Selain jalur kereta baru, sambung Mega Satria, perseroan juga akan meningkatkan kapasitas jalur kereta Tanjung Enim-Kertapati dan Tanjung Enim-Tarahan. “Dengan peningkatan kapasitas jalur kereta batu bara, kapasitas angkut perseroan bisa bertambah hingga lebih dari 30 juta ton per tahun,” tegasnya.
Investasi lain yang dilakukan perseroan ini, imbuh Mega Satria, adalah proyek konversi batubara bersama Air Product and Chemicals Inc dan Pertamina. Saat ini, perseroan tengah mematangkan proses front end engineering design (FEED) yang diikuti dengan tahap engineering procurement and construction (EPC).
“Proyek pabrik diperkirakan menelan investasi hingga US$ 3,2 miliar. Pabrik tersebut ditargetkan mulai produksi komersial pada tahun 2025 dengan konsumsi batubara sekitar 6 juta ton per tahun selama minimal 20 tahun. Air Products merupakan pihak yang bertindak sebagai investor bisnis upstream dan downstream,” kata Mega.
Perluas Pasar tahun ini, kata Mega, Bukit Asam berencana menjual batu bara ke beberapa negara baru, seperti Brunei Darussalam, Vietnam dan Australia. Ekspansi ke pasar baru ini dilakukan untuk mengantisipasi penurunan penjualan ke negara tujuan utama yang terkena dampak COVID-19.

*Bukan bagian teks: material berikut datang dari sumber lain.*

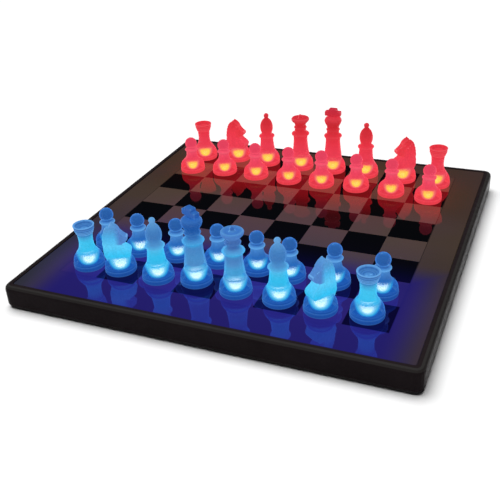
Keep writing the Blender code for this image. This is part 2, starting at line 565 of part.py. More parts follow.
def add_lead(name, route):
    """A round lead along a smooth curve through the route's points, as a mesh."""
    points = [Vector(p) for p in route]
    padded = [points[0] * 2 - points[1]] + points + [points[-1] * 2 - points[-2]]
    smooth_points = []
    for i in range(1, len(padded) - 2):
        for step in range(5):
            smooth_points.append(catmull_rom(padded[i - 1:i + 3], step / 5))
    smooth_points.append(points[-1])
    curve = bpy.data.curves.new(name + "_route", "CURVE")
    curve.dimensions = "3D"
    curve.bevel_depth = LEAD_R
    curve.bevel_resolution = 2
    curve.use_fill_caps = True
    spline = curve.splines.new("POLY")
    spline.points.add(len(smooth_points) - 1)
    for point, co in zip(spline.points, smooth_points):
        point.co = (*co, 1.0)
    obj = bpy.data.objects.new(name + "_route", curve)
    bpy.context.scene.collection.objects.link(obj)
    mesh = baked(obj)
    bpy.data.objects.remove(obj, do_unlink=True)
    bm = bmesh.new()
    bm.from_mesh(mesh)
    bmesh.ops.remove_doubles(bm, verts=bm.verts, dist=0.00001)
    bmesh.ops.recalc_face_normals(bm, faces=bm.faces)
    bm.to_mesh(mesh)
    bm.free()
    mesh.name = name
    smooth(mesh, 60.0)
    add_object(name, mesh, MATERIALS["lead"])


def catmull_rom(four, t):
    """A point on the smooth curve between the middle two of four points."""
    a, b, c, d = four
    return 0.5 * ((2 * b) + (c - a) * t + (2 * a - 5 * b + 4 * c - d) * t * t
                  + (3 * b - a - 3 * c + d) * t ** 3)


# ---- the chess men -----------------------------------------------------------------------------------
def pawn_mesh():
    """Ball head on a collar, a short stem and a wide foot."""
    head = arc_points(PAWN_HEAD_R / MM, PAWN_HEAD_Z / MM, 90.0, -38.0, 5)
    return turned_mesh("pawn", head + PAWN_OUTLINE, TURN_STEPS)


def rook_mesh():
    """Flared cup with a shallow dish on a waisted stem."""
    return turned_mesh("rook", ROOK_OUTLINE, TURN_STEPS)


def bishop_mesh():
    """Small ball finial on an egg-shaped head."""
    finial = arc_points(FINIAL_R / MM, FINIAL_Z / MM, 90.0, -30.0, 4)
    return turned_mesh("bishop", finial + BISHOP_OUTLINE, TURN_STEPS)


def queen_mesh():
    """Wide mushroom crown with a small button, over a ringed neck."""
    return turned_mesh("queen", QUEEN_OUTLINE, TURN_STEPS)


def king_mesh():
    """Flared crown that carries a thick cross."""
    obj = bpy.data.objects.new("king_build", turned_mesh("king_turned", KING_OUTLINE, TURN_STEPS))
    bpy.context.scene.collection.objects.link(obj)
    for label, (width, depth, low, high) in (("upright", CROSS_UPRIGHT), ("arm", CROSS_ARM)):
        bm = box_bmesh((width * MM, depth * MM, (high - low) * MM), (0, 0, (low + high) / 2 * MM))
        boolean(obj, cutter(f"king_cross_{label}", mesh_from(bm, f"king_cross_{label}")), "UNION")
    mesh = baked(obj)
    mesh.name = "king"
    bpy.data.objects.remove(obj, do_unlink=True)
    return mesh


def knight_mesh():
    """Horse's head and chest rising from a turned foot. The muzzle points along +X."""
    curve = bpy.data.curves.new("horse_outline", "CURVE")
    curve.dimensions = "2D"
    curve.fill_mode = "BOTH"
    curve.extrude = HORSE_HALF_T - HORSE_EDGE
    curve.bevel_depth = HORSE_EDGE
    curve.bevel_resolution = 0
    curve.offset = -HORSE_EDGE
    spline = curve.splines.new("POLY")
    spline.points.add(len(HORSE_OUTLINE) - 1)
    for point, (x, z) in zip(spline.points, HORSE_OUTLINE):
        point.co = (x * MM, z * MM, 0.0, 1.0)
    spline.use_cyclic_u = True
    outline = bpy.data.objects.new("horse_outline", curve)
    bpy.context.scene.collection.objects.link(outline)
    horse = baked(outline)
    bpy.data.objects.remove(outline, do_unlink=True)
    bm = bmesh.new()
    bm.from_mesh(horse)
    bmesh.ops.remove_doubles(bm, verts=bm.verts, dist=0.00001)
    bmesh.ops.rotate(bm, cent=(0, 0, 0), matrix=Matrix.Rotation(math.pi / 2, 3, "X"), verts=bm.verts)
    horse = mesh_from(bm, "horse")
    obj = bpy.data.objects.new("knight_build", turned_mesh("knight_foot", KNIGHT_FOOT_OUTLINE, TURN_STEPS))
    bpy.context.scene.collection.objects.link(obj)
    boolean(obj, cutter("horse", horse), "UNION")
    mesh = baked(obj)
    mesh.name = "knight"
    bpy.data.objects.remove(obj, do_unlink=True)
    return mesh


MEN = {"pawn": pawn_mesh, "rook": rook_mesh, "knight": knight_mesh, "bishop": bishop_mesh,
       "queen": queen_mesh, "king": king_mesh}


def square_centre(column, row):
    """Middle of a square: column 0 is the a-file side, row 0 is the near rank."""
    return ((column - 3.5) * SQUARE, (row - 3.5) * SQUARE + FIELD_SHIFT_Y)


def place_men():
    """Stand all 32 men on their home squares, each a little off the middle, as a person sets them."""
    shapes = {kind: make() for kind, make in MEN.items()}
    for mesh in shapes.values():
        smooth(mesh, 35.0)
    ranks = [("blue", "back", 0, NEAR_RANK), ("blue", "pawn", 1, ["pawn"] * 8),
             ("red", "pawn", 6, ["pawn"] * 8), ("red", "back", 7, BACK_RANK)]
    for colour, rank, row, kinds in ranks:
        offsets = OFF_SQUARE[f"{colour}_{rank}"]
        for column, kind in enumerate(kinds):
            mesh = shapes[kind].copy()
            mesh.materials.clear()
            mesh.materials.append(MATERIALS[colour])
            x, y = square_centre(column, row)
            dx, dy = offsets[column]
            facing = math.radians(KNIGHT_FACING[colour][column // 4]) if kind == "knight" else 0.0
            name = f"{colour}_{kind}" + man_suffix(kind, column)
            add_object(name, mesh, None, (x + dx * MM, y + dy * MM, PIECE_Z), facing)


def man_suffix(kind, column):
    """Pawns are numbered by file; paired men are called left and right; king and queen are single."""
    if kind == "pawn":
        return f"_{column + 1}"
    if kind in ("king", "queen"):
        return ""
    return "_left" if column < 4 else "_right"


make_frame()
make_glass_stack()
make_base_pan()
make_feet_and_screws()
make_battery_bay()
make_power_parts()
place_men()
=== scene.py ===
"""Looks for the lit chess set: frosted chessmen with a lamp in each foot, on a smoked glass board.

Everything is in metres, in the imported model's frame. Outlines of the men are in millimetres.
"""

import math

import bmesh
import bpy
import numpy as np
from mathutils import Matrix, Vector


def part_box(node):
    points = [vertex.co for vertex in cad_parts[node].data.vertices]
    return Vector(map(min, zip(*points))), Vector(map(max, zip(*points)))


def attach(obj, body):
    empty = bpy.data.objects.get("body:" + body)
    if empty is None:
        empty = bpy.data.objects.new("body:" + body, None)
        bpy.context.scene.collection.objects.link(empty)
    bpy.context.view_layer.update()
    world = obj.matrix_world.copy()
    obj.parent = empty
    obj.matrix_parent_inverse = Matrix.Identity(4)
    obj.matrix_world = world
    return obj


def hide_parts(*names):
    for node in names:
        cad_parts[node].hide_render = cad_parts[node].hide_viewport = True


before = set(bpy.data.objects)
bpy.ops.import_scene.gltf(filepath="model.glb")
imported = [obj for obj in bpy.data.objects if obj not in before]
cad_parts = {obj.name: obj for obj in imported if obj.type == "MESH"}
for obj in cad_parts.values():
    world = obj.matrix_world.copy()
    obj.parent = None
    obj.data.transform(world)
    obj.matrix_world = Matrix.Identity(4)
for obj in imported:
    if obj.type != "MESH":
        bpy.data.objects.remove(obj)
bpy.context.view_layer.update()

MM = 0.001

# ---- the board, as the CAD model has it --------------------------------------------------------
GLASS_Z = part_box("glass_top")[1][2]
SQUARE = 38.5 * MM
FIELD_SHIFT_Y = 5.0 * MM

# ---- camera ------------------------------------------------------------------------------------
CAMERA_AZIMUTH = 24.01
CAMERA_ELEVATION = 29.37
CAMERA_ROLL = -3.149
CAMERA_DISTANCE = 0.7222
CAMERA_TARGET = Vector((-0.0007, -0.0597, GLASS_Z))
CAMERA_LENS = 54.83

# ---- light -------------------------------------------------------------------------------------
SUN_STRENGTH = 4.1
UNDER_FILL_STRENGTH = 4.0
ROOM_STRENGTH = 0.012
FLOOR_GAP = 0.2 * MM            # the floor lies this far below the feet
SUN_GAIN = math.pi / SUN_STRENGTH / 0.96    # base colour that shows as a given colour under the sun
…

Pada semester I-2020, penjualan ekspor mencapai 5,2 juta ton. Jumlah ekspor tersebut mencapai 41,4% dari penjualan keseluruhan yang mencapai 12,5 juta ton hingga Juni 2020. Sementara untuk penjualan batu bara domestik masih menjadi prioritas perusahaan dengan porsi sebanyak 58,6% atau sekitar 7,3 juta ton.
“Dari sisi produksi, perseroan memproyeksi produksi batubara sebanyak 25 juta ton tahun ini. Hingga Juni 2020, tercatat sebanyak 11,9 juta ton. Kemudian kapasitas angkutan batu bara mencapai 11,7 juta ton di periode yang sama,” pungkas Direktur Keuangan Bukit Asam Mega Satria.